◆ EXERCISE OBJECTIVE
Tally the lines below that contain the word "Continue", and give only that number.

----- DATA TO USE

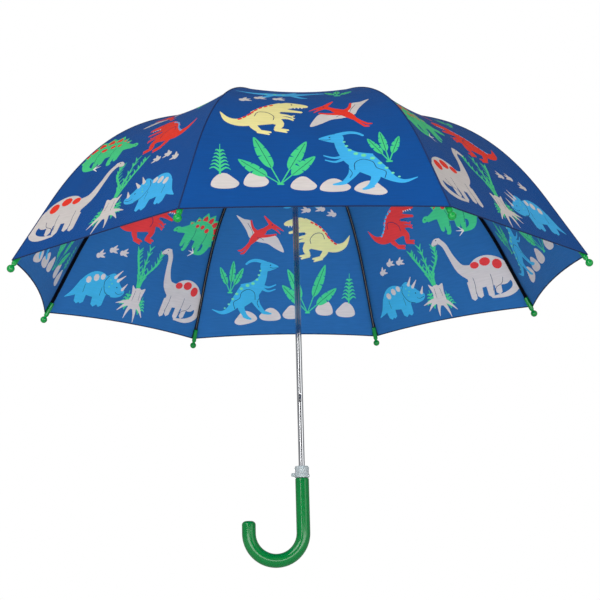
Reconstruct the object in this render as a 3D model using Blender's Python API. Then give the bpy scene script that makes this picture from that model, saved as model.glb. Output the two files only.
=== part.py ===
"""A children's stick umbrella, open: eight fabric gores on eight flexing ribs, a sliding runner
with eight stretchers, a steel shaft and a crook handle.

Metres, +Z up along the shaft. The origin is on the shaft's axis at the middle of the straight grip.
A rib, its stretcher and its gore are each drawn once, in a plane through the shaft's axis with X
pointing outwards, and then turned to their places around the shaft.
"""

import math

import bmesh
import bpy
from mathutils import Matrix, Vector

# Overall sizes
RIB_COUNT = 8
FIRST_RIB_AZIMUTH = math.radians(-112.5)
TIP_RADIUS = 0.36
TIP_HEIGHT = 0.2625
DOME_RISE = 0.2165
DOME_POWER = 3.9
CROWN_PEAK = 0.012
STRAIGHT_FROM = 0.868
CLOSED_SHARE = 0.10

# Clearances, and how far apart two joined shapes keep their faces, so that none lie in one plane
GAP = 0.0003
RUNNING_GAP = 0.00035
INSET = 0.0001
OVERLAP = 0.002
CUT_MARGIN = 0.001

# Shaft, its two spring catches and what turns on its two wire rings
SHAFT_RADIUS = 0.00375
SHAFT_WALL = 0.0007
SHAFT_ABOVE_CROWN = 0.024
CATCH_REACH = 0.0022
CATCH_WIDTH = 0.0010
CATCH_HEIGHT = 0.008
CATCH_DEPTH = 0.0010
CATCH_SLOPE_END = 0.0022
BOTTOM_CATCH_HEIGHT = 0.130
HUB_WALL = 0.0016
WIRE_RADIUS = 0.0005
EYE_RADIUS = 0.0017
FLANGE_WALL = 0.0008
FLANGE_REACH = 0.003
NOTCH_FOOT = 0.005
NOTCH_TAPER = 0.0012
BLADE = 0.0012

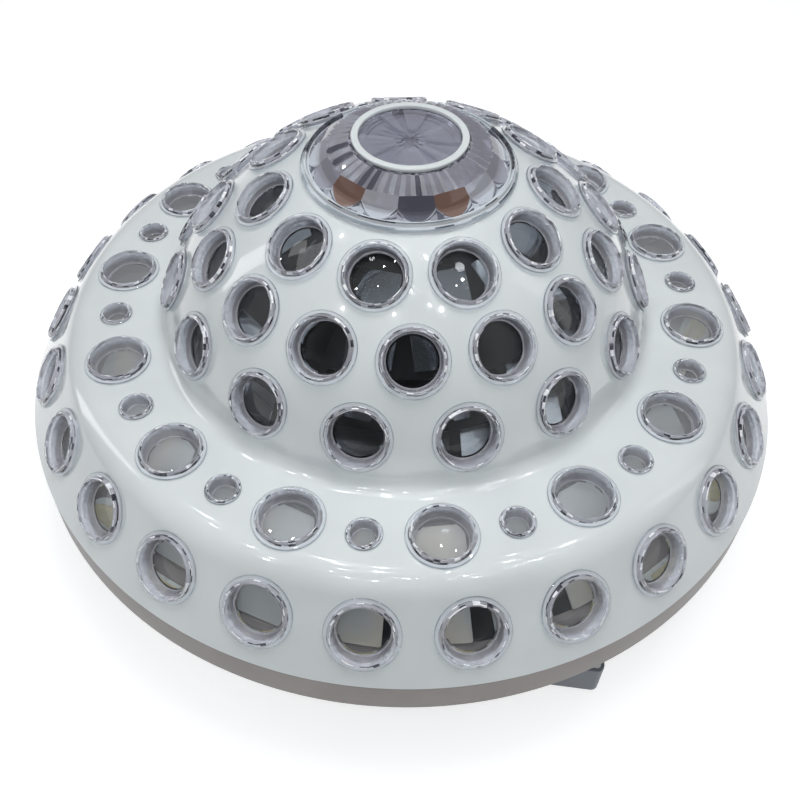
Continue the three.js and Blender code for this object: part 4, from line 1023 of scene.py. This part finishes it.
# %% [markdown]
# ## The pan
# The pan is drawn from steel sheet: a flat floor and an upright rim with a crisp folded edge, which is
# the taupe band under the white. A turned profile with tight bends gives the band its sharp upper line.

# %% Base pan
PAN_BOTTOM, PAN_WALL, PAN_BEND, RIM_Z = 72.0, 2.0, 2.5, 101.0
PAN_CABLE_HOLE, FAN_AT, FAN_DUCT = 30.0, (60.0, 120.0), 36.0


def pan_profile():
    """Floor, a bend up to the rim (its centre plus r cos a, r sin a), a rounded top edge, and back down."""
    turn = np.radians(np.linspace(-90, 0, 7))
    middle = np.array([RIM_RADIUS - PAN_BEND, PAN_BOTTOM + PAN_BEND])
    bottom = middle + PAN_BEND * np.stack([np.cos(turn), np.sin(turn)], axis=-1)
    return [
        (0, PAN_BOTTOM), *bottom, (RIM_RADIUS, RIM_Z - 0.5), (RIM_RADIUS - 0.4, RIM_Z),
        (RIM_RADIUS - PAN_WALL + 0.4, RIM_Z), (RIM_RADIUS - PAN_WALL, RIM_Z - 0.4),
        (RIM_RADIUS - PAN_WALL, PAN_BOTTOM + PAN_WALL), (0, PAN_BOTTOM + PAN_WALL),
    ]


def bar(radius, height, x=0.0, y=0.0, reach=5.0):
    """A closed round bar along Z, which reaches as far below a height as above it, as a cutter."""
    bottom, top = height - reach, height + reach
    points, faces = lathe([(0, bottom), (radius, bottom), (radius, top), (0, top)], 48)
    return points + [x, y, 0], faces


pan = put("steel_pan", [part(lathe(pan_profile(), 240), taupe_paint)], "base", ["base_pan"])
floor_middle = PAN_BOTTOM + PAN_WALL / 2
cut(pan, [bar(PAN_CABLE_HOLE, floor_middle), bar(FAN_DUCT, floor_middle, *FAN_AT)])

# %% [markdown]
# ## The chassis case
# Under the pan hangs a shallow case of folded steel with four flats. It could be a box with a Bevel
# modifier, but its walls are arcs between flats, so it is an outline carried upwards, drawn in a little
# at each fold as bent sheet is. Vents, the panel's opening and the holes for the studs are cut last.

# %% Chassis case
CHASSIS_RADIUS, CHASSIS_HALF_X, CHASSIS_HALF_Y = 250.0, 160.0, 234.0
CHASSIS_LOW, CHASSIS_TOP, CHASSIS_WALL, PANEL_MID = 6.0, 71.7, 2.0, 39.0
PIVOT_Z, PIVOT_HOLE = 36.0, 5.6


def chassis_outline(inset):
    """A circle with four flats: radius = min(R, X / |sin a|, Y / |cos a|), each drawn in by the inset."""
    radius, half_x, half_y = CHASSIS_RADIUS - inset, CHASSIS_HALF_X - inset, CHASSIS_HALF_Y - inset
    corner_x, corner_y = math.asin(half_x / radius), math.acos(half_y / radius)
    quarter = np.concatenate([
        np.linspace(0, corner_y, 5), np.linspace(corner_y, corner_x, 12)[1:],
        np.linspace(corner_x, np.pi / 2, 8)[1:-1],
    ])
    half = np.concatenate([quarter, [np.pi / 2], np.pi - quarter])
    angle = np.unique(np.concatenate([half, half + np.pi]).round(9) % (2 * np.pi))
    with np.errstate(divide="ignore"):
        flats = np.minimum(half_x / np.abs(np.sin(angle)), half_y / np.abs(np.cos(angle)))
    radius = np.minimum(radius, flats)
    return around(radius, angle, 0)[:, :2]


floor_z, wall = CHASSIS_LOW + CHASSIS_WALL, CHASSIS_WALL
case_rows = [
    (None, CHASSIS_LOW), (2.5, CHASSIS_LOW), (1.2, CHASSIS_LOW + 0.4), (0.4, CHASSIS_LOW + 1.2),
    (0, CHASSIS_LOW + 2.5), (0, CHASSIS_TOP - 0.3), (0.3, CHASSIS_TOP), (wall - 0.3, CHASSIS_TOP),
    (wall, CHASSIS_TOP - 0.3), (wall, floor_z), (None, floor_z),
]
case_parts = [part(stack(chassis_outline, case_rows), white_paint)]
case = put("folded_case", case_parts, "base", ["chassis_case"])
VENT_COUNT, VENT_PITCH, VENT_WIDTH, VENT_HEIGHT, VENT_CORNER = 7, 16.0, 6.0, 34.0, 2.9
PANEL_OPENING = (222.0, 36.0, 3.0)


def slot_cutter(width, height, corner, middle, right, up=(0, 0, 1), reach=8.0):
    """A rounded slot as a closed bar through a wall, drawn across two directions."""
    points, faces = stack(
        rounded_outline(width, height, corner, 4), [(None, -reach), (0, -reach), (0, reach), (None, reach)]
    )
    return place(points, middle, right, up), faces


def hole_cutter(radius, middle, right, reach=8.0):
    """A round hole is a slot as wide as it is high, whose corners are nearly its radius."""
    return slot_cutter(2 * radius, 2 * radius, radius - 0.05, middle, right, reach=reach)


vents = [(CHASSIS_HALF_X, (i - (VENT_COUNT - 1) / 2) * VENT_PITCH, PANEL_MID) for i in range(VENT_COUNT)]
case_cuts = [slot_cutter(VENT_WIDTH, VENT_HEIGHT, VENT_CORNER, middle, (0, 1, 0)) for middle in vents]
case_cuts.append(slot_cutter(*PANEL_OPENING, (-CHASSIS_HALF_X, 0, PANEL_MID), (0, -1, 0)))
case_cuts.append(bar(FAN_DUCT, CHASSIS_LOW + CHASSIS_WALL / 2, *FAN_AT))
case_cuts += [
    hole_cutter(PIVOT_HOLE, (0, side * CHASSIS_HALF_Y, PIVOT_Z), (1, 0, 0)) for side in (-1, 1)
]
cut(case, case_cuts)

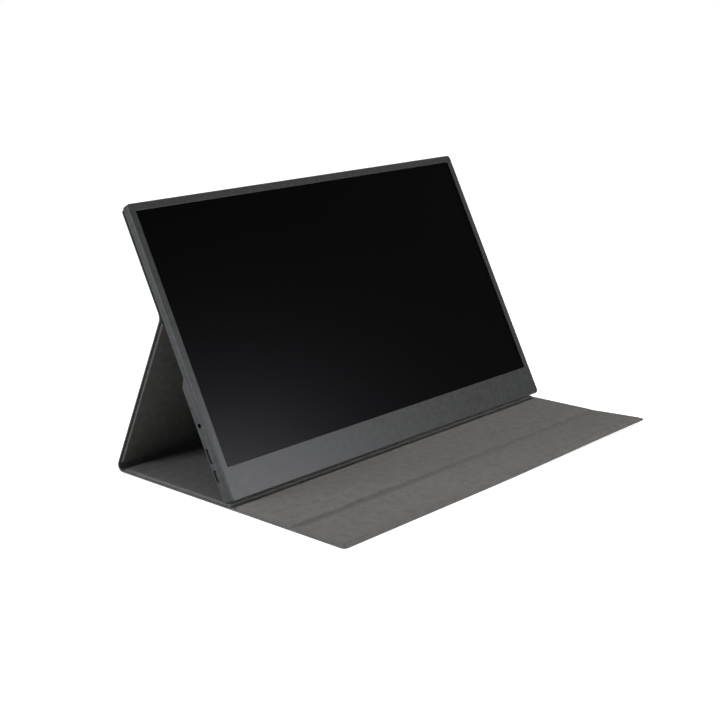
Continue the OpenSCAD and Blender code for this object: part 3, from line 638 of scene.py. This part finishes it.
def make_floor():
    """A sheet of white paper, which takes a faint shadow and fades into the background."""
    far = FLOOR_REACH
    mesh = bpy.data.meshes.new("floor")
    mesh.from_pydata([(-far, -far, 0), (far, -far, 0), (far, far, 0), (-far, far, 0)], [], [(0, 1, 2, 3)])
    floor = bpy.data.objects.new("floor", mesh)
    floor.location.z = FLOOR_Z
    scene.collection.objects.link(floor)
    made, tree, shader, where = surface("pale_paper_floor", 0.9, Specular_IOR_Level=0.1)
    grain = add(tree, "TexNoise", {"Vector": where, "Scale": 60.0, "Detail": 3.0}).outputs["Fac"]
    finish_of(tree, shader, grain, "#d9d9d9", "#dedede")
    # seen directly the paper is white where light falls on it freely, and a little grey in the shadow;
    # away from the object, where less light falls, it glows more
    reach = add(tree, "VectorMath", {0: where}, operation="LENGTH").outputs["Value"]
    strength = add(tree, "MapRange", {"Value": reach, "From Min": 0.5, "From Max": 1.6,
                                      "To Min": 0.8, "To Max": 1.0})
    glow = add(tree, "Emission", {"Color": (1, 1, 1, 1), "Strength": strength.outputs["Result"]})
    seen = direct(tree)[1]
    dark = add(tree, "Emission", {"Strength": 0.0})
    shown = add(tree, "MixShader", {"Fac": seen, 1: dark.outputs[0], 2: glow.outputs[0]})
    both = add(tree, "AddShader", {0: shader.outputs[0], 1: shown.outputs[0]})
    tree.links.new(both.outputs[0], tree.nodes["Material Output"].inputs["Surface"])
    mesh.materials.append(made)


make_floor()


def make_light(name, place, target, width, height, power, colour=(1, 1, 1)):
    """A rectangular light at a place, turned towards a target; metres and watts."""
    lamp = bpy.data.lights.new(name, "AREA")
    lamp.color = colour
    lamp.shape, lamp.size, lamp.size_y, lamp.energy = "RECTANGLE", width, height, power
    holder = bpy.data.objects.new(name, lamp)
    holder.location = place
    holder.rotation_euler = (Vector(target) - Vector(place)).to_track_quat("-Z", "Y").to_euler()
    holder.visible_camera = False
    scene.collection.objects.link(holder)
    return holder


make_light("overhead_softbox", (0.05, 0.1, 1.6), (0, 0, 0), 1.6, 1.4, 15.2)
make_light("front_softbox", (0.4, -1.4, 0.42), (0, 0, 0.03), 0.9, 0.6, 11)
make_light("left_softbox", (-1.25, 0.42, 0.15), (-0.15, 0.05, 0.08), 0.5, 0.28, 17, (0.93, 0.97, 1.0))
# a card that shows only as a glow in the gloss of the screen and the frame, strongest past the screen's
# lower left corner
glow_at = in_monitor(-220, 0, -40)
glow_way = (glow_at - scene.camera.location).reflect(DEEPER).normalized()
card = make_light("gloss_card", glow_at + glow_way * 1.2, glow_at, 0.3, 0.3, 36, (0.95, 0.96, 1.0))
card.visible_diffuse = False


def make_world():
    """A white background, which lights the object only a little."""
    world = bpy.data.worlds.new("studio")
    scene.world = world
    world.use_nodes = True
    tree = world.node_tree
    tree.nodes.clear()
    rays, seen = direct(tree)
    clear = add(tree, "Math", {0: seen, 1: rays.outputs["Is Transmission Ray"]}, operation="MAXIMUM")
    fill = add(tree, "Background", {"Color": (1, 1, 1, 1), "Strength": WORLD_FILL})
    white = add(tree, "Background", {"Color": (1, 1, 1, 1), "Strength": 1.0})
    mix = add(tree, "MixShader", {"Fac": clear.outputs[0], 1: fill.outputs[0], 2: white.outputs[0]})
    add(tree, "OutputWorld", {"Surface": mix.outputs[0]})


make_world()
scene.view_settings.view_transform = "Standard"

----------

◆ EXPECTED ANSWER
2